The magnificent men and their fickle machines
The old cars matched a generation of
folks who did not mind getting their hands dirty and reveled in wearing an
over-all and getting under the car. I have visions of my old-man with his
specs, wrench in hand, peering at some part under the car with a hand lamp.
Nothing could match the excitement of opening up the engine and seeing all
those tappet valves, rocker arm, pistons, crank-shafts, the oil coated
glistening components inside the belly of the beast. It was a man’s world down
there, as long as you had a box of tools, with socket wrenches, ratchets,
filler gauges, calipers and such like, you could do anything under the sun, or
at least anything under the car. The “newer old cars” those days; Ambassadors,
Fiats, Heralds were all unpredictable.
Yet you knew that in a pinch you could fix a problem yourself. Owners of
cars had some rudimentary understanding of the working of their vehicles and
most did not mind taking out a tool box to fix the problems themselves.

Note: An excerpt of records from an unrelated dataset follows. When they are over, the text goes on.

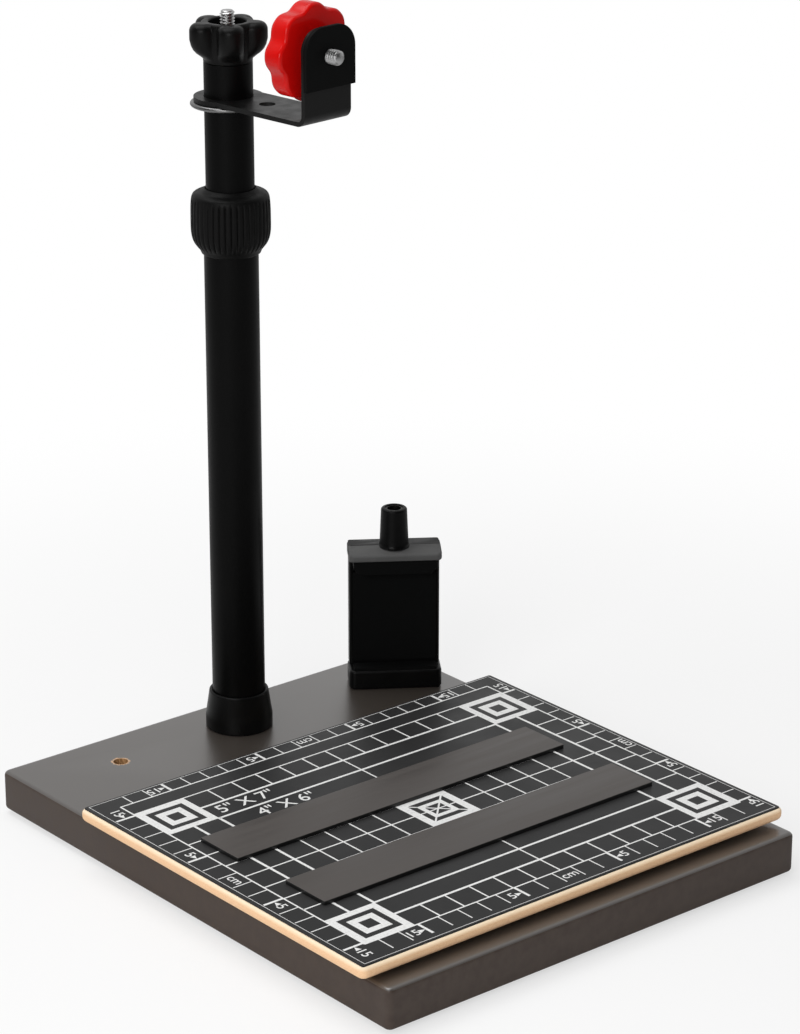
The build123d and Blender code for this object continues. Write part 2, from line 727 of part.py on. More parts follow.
# Body: back housing open to the rear, the fixed upper jaw with its slanted
# front, and the tapered boss that holds the threaded insert.
post_heights = (body_bottom + post_end_inset, cavity_top - post_end_inset)
post_places = [(x, z) for x in (-post_x, post_x) for z in post_heights]
with BuildPart() as clamp_body:
    with BuildSketch(clamp_plan.offset(body_bottom)):
        with Locations((0, (plate_face + back_face) / 2)):
            Rectangle(clamp_body_width, clamp_back_depth)
    extrude(amount=clamp_height - body_bottom)
    long_edges = clamp_body.edges().filter_by(Axis.Z)
    fillet(long_edges, radius=clamp_edge_radius)
    with BuildSketch(clamp_side_plane()):
        with BuildLine():
            Polyline(
                (front_face, clamp_height - jaw_slope_height - jaw_lip_height),
                (back_face - jaw_back_inset, clamp_height - jaw_slope_height - jaw_lip_height),
                (back_face - jaw_back_inset, clamp_height),
                (front_face + jaw_slope_depth, clamp_height),
                (front_face, clamp_height - jaw_slope_height),
                close=True,
            )
        make_face()
    extrude(amount=clamp_jaw_width / 2, both=True)
    with BuildSketch(clamp_plan.offset(body_bottom)):
        with Locations((0, cavity_middle)):
            Rectangle(clamp_cavity_width, clamp_cavity_depth)
    extrude(amount=cavity_top - body_bottom, mode=Mode.SUBTRACT)
    with BuildSketch(clamp_plan.offset(body_bottom)):
        with Locations((0, (cavity_back + back_face) / 2)):
            Rectangle(clamp_cavity_width, back_face - cavity_back)
    extrude(amount=cavity_top - body_bottom, mode=Mode.SUBTRACT)
    with BuildSketch(clamp_front_plane(cavity_front)):
        with Locations(post_places):
            Circle(post_radius)
    extrude(amount=-clamp_cavity_depth)
    with BuildSketch(clamp_front_plane(cavity_back)):
        with Locations(post_places):
            Circle(cover_screw_radius + bonded_fit)
    extrude(amount=cover_screw_length - clamp_cover_thickness, mode=Mode.SUBTRACT)
    with BuildSketch(clamp_plan.offset(cavity_top)):
        with Locations((-spring_x, cavity_middle), (spring_x, cavity_middle)):
            Circle(spring_peg_radius)
    extrude(amount=-spring_peg_height)
    with BuildSketch(clamp_plan.offset(clamp_height)):
        with Locations((0, boss_set_back)):
            Circle(boss_base_radius)
    with BuildSketch(clamp_plan.offset(clamp_height + boss_height)):
        with Locations((0, boss_set_back)):
            Circle(boss_top_radius)
    loft()
    fillet(clamp_body.edges().group_by(Axis.Z)[-1], radius=boss_edge_radius)
    with BuildSketch(clamp_plan.offset(clamp_height + boss_height)):
        with Locations((0, boss_set_back)):
            Circle(clamp_insert_radius + bonded_fit)
    extrude(amount=-clamp_insert_length, mode=Mode.SUBTRACT)
finish(clamp_body, "clamp_body")

# Brass insert with the quarter-inch thread, set just below the boss's rim.
with BuildPart() as clamp_insert:
    with BuildSketch(clamp_plan.offset(clamp_height + boss_height - clamp_insert_length)):
        with Locations((0, boss_set_back)):
            Circle(clamp_insert_radius)
            Circle(stud_radius, mode=Mode.SUBTRACT)
    extrude(amount=clamp_insert_length - clamp_insert_sink)
finish(clamp_insert, "clamp_insert")

# Cover that closes the housing, with four countersunk screws.
cover_width = clamp_cavity_width - 2 * bonded_fit
cover_height = cavity_top - body_bottom - 2 * bonded_fit
with BuildPart() as clamp_back_cover:
    with BuildSketch(clamp_front_plane(back_face)):
        with Locations((0, (body_bottom + cavity_top) / 2)):
            Rectangle(cover_width, cover_height)
    extrude(amount=clamp_cover_thickness)
    with BuildSketch(clamp_front_plane(back_face)):
        with Locations(post_places):
            Circle(cover_screw_radius + free_gap / 2)
    extrude(amount=clamp_cover_thickness, mode=Mode.SUBTRACT)
    with BuildSketch(clamp_front_plane(back_face)):
        with Locations(post_places):
            Circle(cover_screw_head_radius + free_gap / 2)
    extrude(amount=cover_screw_head_height, mode=Mode.SUBTRACT)
finish(clamp_back_cover, "clamp_back_cover")

with BuildPart() as clamp_cover_screws:
    with BuildSketch(clamp_front_plane(back_face)):
        with Locations(post_places):
            Circle(cover_screw_head_radius)
    extrude(amount=cover_screw_head_height)
    with BuildSketch(clamp_front_plane(back_face)):
        with Locations(post_places):
            Circle(cover_screw_radius)
    extrude(amount=cover_screw_length)
finish(clamp_cover_screws, "clamp_cover_screws")

# Rubber pads: a thick one under the upper jaw, thin ones on the ledge and the back.
upper_pad_top = clamp_height - jaw_slope_height - jaw_lip_height
pad_depth = plate_face - front_face - clamp_pad_recess
with BuildPart() as clamp_upper_pad:
    with BuildSketch(clamp_front_plane(plate_face)) as upper_pad_outline:
        with Locations((0, upper_pad_top - upper_pad_height / 2)):
            Rectangle(upper_pad_width, upper_pad_height)
        chamfer(upper_pad_outline.vertices().group_by(Axis.Y)[0], length=upper_pad_chamfer)
    extrude(amount=pad_depth)
finish(clamp_upper_pad, "clamp_upper_pad")

with BuildPart() as clamp_lower_pad:
    with BuildSketch(clamp_plan.offset(clamp_ledge_height)):
        with Locations((0, (front_face + plate_face) / 2)):
            RectangleRounded(upper_pad_width, pad_depth - clamp_pad_recess, thin_pad_corner_radius)
    extrude(amount=lower_pad_height)
finish(clamp_lower_pad, "clamp_lower_pad")

face_pad_bottom = body_bottom + face_pad_margin
face_pad_top = upper_pad_top - upper_pad_height - face_pad_margin / 2
with BuildPart() as clamp_face_pad:
    with BuildSketch(clamp_front_plane(plate_face)):
        with Locations((0, (face_pad_bottom + face_pad_top) / 2)):
            RectangleRounded(upper_pad_width, face_pad_top - face_pad_bottom, thin_pad_corner_radius)
    extrude(amount=face_pad_thickness)
finish(clamp_face_pad, "clamp_face_pad")

# Two extension springs pull the jaws together.
spring_bottom = clamp_ledge_height + spring_wire_radius + spring_end_gap
spring_top = cavity_top - spring_wire_radius - spring_end_gap
spring_height = spring_top - spring_bottom
with BuildPart() as clamp_springs:
    for side in (-1, 1):
        spring_base = clamp_plan.location * Location((side * spring_x, cavity_middle, spring_bottom))
        coil = spring_base * Helix(spring_height / spring_turns, spring_height, spring_radius)
        with BuildSketch(Plane(origin=coil @ 0, z_dir=coil % 0)):
            Circle(spring_wire_radius)
        sweep(path=coil, is_frenet=True)
finish(clamp_springs, "clamp_springs")
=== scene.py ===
from math import cos, pi, radians, sin, sqrt

import bmesh
import bpy
from mathutils import Matrix, Vector


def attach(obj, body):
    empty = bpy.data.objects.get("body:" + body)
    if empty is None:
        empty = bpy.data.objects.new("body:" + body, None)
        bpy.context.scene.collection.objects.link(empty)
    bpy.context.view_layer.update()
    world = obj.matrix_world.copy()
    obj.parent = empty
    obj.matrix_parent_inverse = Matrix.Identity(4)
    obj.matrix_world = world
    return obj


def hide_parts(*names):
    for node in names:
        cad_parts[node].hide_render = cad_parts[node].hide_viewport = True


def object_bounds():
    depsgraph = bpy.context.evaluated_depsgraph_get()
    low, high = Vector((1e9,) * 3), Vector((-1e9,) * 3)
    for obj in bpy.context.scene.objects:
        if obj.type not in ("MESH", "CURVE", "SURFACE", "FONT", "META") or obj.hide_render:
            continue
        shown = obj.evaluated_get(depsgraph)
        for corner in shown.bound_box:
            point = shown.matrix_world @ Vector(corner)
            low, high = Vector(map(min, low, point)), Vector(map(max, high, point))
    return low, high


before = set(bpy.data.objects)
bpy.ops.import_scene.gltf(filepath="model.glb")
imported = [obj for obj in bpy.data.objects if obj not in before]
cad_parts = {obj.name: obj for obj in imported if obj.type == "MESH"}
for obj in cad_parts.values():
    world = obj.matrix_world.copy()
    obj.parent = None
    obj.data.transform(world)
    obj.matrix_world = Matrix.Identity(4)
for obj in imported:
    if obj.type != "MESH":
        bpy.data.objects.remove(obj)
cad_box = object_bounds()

# ---------------------------------------------------------------- camera
# A long lens from the front left corner, a little above the stand's middle,
# as for a catalogue picture of it.
camera_place = (-0.8557, -1.0375, 0.6417)
camera_azimuth = -39.68
camera_height_angle = 20.14
camera_lens = 120.8

camera_data = bpy.data.cameras.new("catalogue_camera")
camera_data.lens = camera_lens
camera_data.clip_start = 0.05
camera = bpy.data.objects.new("catalogue_camera", camera_data)
camera.location = camera_place
camera.rotation_euler = (radians(90 - camera_height_angle), 0, radians(camera_azimuth))
bpy.context.scene.collection.objects.link(camera)
bpy.context.scene.camera = camera
bpy.context.scene.view_settings.view_transform = "Standard"

# ---------------------------------------------------------------- studio
# A pale floor that runs out into a white room, one broad lamp overhead, one to
# the front left, and a room that is white behind the stand and dark behind the
# camera.
room_light = 0.288
room_white = 0.8
room_dark = 0.008
room_back = (0.62, 0.76, 0.20)
room_turn_from, room_turn_to = -0.25, 0.45
floor_radius = 6.0
floor_albedo = 0.90
floor_own_white = 0.62
floor_fade_from = 0.20
floor_fade_to = 0.60
overhead_lamp = ("overhead_lamp", (-0.25, 0.30, 1.45), 1.1, 13.0)
left_lamp = ("left_lamp", (-1.25, -0.70, 0.75), 0.8, 11.4)
stand_middle = Vector((0.0, 0.0, 0.12))


def add_node(tree, kind, inputs=None, **settings):
    """Adds a shader node; its inputs are sockets of other nodes or plain values."""
    node = tree.nodes.new(kind)
    for setting, value in settings.items():
        setattr(node, setting, value)
    for name, value in (inputs or {}).items():
        if isinstance(value, bpy.types.NodeSocket):
            tree.links.new(value, node.inputs[name])
        else:
            node.inputs[name].default_value = value
    return node


def faded(tree, value, from_value, to_value, low, high=1.0):
    """A number that goes smoothly from low to high as the value crosses the range."""
    span = {"Value": value, "From Min": from_value, "From Max": to_value, "To Min": low, "To Max": high}
    return add_node(tree, "ShaderNodeMapRange", span, interpolation_type="SMOOTHSTEP").outputs["Result"]


def figured(tree, operation, first, second):
    """One step of arithmetic on two numbers or sockets."""
    return add_node(tree, "ShaderNodeMath", {0: first, 1: second}, operation=operation).outputs[0]


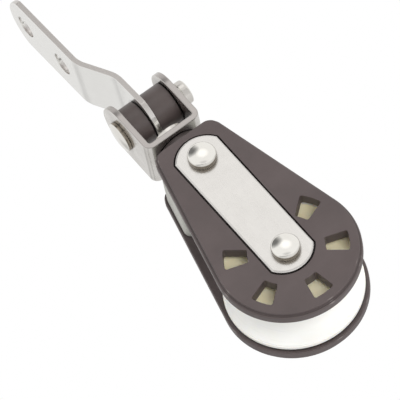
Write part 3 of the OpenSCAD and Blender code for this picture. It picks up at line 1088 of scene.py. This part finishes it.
world = bpy.data.worlds.new("studio")
world.use_nodes = True
scene.world = world
tree = world.node_tree
output = tree.nodes["World Output"]
ambient = tree.nodes["Background"]
backdrop = tree.nodes.new("ShaderNodeBackground")
backdrop.inputs["Color"].default_value = (1, 1, 1, 1)
backdrop.inputs["Strength"].default_value = 1.0
tex = tree.nodes.new("ShaderNodeTexCoord")


def toward(way, near, far, low, high):
    """Value that runs from low to high as a direction turns from far to near degrees of way."""
    dot = tree.nodes.new("ShaderNodeVectorMath")
    dot.operation = "DOT_PRODUCT"
    dot.inputs[1].default_value = way.normalized()
    tree.links.new(tex.outputs["Generated"], dot.inputs[0])
    start, stop = (math.cos(math.radians(a)) for a in (far, near))
    return spread(tree, dot.outputs["Value"], low, high, start, stop)


# The steel mirrors this room: a pale sky, with zones in it that are darker or brighter.
sky = toward(0.8 * up - 0.2 * right + 0.3 * back, 50, 180, 0.76, 0.92)
for zone in (
    toward(1.0 * back - 0.1 * up, 18, 42, 1.0, 0.08),
    toward(Vector((-0.02, -0.58, 0.81)), 6, 20, 1.0, 0.20),
    toward(Vector((0.25, -0.86, 0.44)), 8, 18, 1.0, 1.3),
    toward(Vector((-0.37, 0.865, 0.31)), 4, 10, 1.0, 0.66),
    toward(Vector((-0.48, 0.855, -0.16)), 4, 9, 1.0, 0.4),
):
    product = tree.nodes.new("ShaderNodeMath")
    product.operation = "MULTIPLY"
    tree.links.new(sky, product.inputs[0])
    tree.links.new(zone, product.inputs[1])
    sky = product.outputs[0]
tree.links.new(sky, ambient.inputs["Strength"])
ambient.inputs["Color"].default_value = (1.0, 0.99, 0.98, 1)
path = tree.nodes.new("ShaderNodeLightPath")
mix = tree.nodes.new("ShaderNodeMixShader")
tree.links.new(path.outputs["Is Camera Ray"], mix.inputs[0])
tree.links.new(ambient.outputs[0], mix.inputs[1])
tree.links.new(backdrop.outputs[0], mix.inputs[2])
tree.links.new(mix.outputs[0], output.inputs["Surface"])
scene.view_settings.view_transform = "Standard"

The cars that shaped our characters
The era that produced fickle machines
also produced a generation of bold men who could fix things. As I get on in years, I am happy driving cars
that are reliable. But at times my mind goes wistfully back to my old
sweetheart. After we purchased our next car, a Ford Consul sometime in the
early seventies, the Citroen was retired to our garage where it remained for
many years, perhaps dreaming of the days it raced through the English
countryside or on the Vizianagaram highway. Eventually she was sold as scrap.
We stood silently with teary eyes and bowed heads, as the scrap merchants came
and took her away. Steel was recyclable and we consoled ourselves by believing
that it would be reborn in a different avatar again, perhaps a Ferrari. And
perhaps in a different universe my dad is driving her like the wind!